DATASET CONTENT:
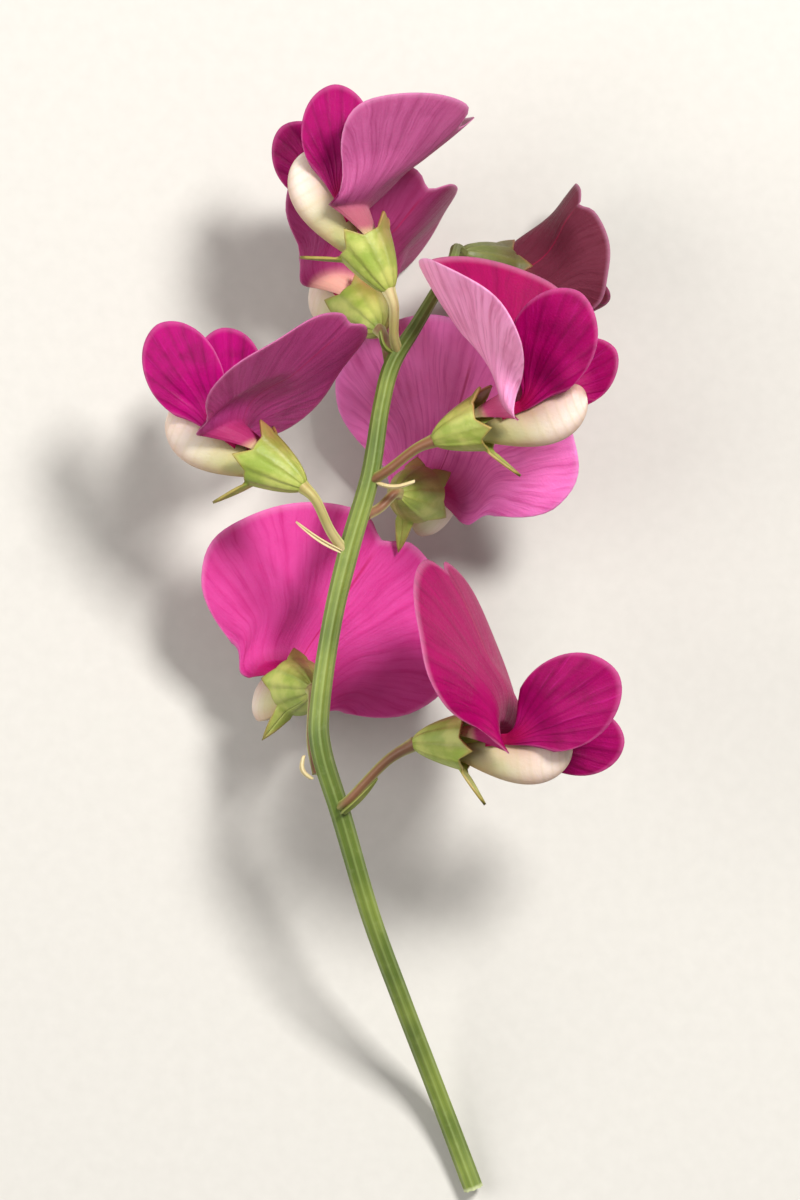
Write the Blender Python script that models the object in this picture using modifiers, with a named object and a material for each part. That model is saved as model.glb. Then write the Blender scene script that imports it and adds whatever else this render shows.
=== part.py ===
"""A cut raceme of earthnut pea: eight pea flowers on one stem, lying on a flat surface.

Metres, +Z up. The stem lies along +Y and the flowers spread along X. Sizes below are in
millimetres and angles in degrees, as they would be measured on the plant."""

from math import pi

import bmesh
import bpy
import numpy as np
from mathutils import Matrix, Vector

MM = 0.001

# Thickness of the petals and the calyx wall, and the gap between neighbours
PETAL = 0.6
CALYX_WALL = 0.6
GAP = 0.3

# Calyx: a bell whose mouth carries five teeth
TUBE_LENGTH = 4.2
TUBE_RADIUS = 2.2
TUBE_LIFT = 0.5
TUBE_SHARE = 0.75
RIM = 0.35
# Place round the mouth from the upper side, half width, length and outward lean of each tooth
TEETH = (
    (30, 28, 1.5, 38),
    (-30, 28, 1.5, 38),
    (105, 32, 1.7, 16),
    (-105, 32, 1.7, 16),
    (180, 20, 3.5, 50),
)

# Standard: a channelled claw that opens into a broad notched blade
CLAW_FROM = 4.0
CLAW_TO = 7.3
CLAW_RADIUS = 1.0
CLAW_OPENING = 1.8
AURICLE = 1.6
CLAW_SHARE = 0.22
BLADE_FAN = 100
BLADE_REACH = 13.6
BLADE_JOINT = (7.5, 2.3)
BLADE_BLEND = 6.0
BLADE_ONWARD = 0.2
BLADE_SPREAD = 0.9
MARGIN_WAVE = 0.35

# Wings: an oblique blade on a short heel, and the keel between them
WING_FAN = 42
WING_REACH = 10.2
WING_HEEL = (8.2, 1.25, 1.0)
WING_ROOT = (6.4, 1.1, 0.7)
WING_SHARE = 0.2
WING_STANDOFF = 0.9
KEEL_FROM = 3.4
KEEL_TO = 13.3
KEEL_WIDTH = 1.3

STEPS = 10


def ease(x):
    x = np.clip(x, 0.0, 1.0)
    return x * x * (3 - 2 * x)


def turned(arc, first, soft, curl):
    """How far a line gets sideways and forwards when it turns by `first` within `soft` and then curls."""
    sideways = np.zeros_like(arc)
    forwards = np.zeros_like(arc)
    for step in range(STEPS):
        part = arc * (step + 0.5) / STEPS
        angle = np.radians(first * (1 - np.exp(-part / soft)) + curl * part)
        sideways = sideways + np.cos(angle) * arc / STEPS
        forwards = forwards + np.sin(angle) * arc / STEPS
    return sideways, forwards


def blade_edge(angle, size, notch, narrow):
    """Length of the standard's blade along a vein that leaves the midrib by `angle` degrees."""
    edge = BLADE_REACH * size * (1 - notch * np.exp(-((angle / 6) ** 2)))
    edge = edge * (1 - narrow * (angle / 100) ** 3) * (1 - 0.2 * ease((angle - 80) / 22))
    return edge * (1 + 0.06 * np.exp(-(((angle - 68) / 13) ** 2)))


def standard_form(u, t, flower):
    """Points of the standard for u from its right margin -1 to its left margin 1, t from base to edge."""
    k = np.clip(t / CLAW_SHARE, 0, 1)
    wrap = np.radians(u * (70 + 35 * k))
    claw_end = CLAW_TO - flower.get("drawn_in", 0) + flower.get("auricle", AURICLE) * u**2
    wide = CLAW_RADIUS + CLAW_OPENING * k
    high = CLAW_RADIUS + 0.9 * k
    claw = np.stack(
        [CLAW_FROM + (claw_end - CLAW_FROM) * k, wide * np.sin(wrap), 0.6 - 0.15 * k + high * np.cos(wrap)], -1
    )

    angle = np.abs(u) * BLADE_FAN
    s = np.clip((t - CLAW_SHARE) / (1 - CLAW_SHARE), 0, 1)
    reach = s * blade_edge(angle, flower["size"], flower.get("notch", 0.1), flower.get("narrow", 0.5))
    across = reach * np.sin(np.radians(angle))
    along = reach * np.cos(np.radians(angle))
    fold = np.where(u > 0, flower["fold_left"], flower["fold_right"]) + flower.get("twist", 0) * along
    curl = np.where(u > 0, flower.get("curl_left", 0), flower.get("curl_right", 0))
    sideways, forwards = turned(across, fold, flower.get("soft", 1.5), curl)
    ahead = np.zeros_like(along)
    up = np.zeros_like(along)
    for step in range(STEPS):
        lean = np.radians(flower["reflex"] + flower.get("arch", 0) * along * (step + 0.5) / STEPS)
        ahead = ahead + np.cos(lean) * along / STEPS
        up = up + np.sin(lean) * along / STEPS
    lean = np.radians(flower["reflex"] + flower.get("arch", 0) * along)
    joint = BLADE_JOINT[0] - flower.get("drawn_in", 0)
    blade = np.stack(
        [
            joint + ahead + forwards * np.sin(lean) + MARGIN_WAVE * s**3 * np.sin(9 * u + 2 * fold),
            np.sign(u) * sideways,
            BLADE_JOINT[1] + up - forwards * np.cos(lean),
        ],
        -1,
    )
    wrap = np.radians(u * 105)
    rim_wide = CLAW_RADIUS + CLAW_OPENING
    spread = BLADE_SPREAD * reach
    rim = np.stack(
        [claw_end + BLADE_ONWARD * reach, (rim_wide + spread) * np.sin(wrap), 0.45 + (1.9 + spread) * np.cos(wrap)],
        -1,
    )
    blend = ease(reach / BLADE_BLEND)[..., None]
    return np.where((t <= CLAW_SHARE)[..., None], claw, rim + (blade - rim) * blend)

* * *

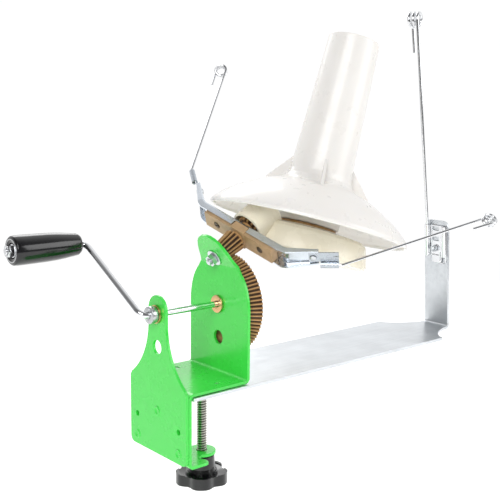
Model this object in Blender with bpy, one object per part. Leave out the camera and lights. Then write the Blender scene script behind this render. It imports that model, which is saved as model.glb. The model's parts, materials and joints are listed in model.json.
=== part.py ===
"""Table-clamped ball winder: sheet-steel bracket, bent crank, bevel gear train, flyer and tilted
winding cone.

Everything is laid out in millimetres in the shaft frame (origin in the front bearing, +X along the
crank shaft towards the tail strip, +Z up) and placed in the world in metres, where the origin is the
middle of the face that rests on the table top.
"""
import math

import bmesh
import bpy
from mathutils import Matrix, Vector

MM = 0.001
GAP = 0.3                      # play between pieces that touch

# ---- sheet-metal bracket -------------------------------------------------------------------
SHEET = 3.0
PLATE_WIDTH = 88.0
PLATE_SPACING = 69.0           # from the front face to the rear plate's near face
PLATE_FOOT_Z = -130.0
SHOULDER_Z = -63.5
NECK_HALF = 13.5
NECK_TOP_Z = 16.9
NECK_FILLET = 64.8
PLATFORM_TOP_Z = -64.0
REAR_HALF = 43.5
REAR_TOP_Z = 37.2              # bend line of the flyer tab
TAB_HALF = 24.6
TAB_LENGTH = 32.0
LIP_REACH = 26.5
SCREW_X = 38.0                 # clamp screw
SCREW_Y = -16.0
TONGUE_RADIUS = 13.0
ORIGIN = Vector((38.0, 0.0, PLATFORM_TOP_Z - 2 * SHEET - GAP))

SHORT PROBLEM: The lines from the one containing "Model this object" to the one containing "winding cone.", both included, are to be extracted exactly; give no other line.

EXPECTED OUTPUT:
Model this object in Blender with bpy, one object per part. Leave out the camera and lights. Then write the Blender scene script behind this render. It imports that model, which is saved as model.glb. The model's parts, materials and joints are listed in model.json.
=== part.py ===
"""Table-clamped ball winder: sheet-steel bracket, bent crank, bevel gear train, flyer and tilted
winding cone.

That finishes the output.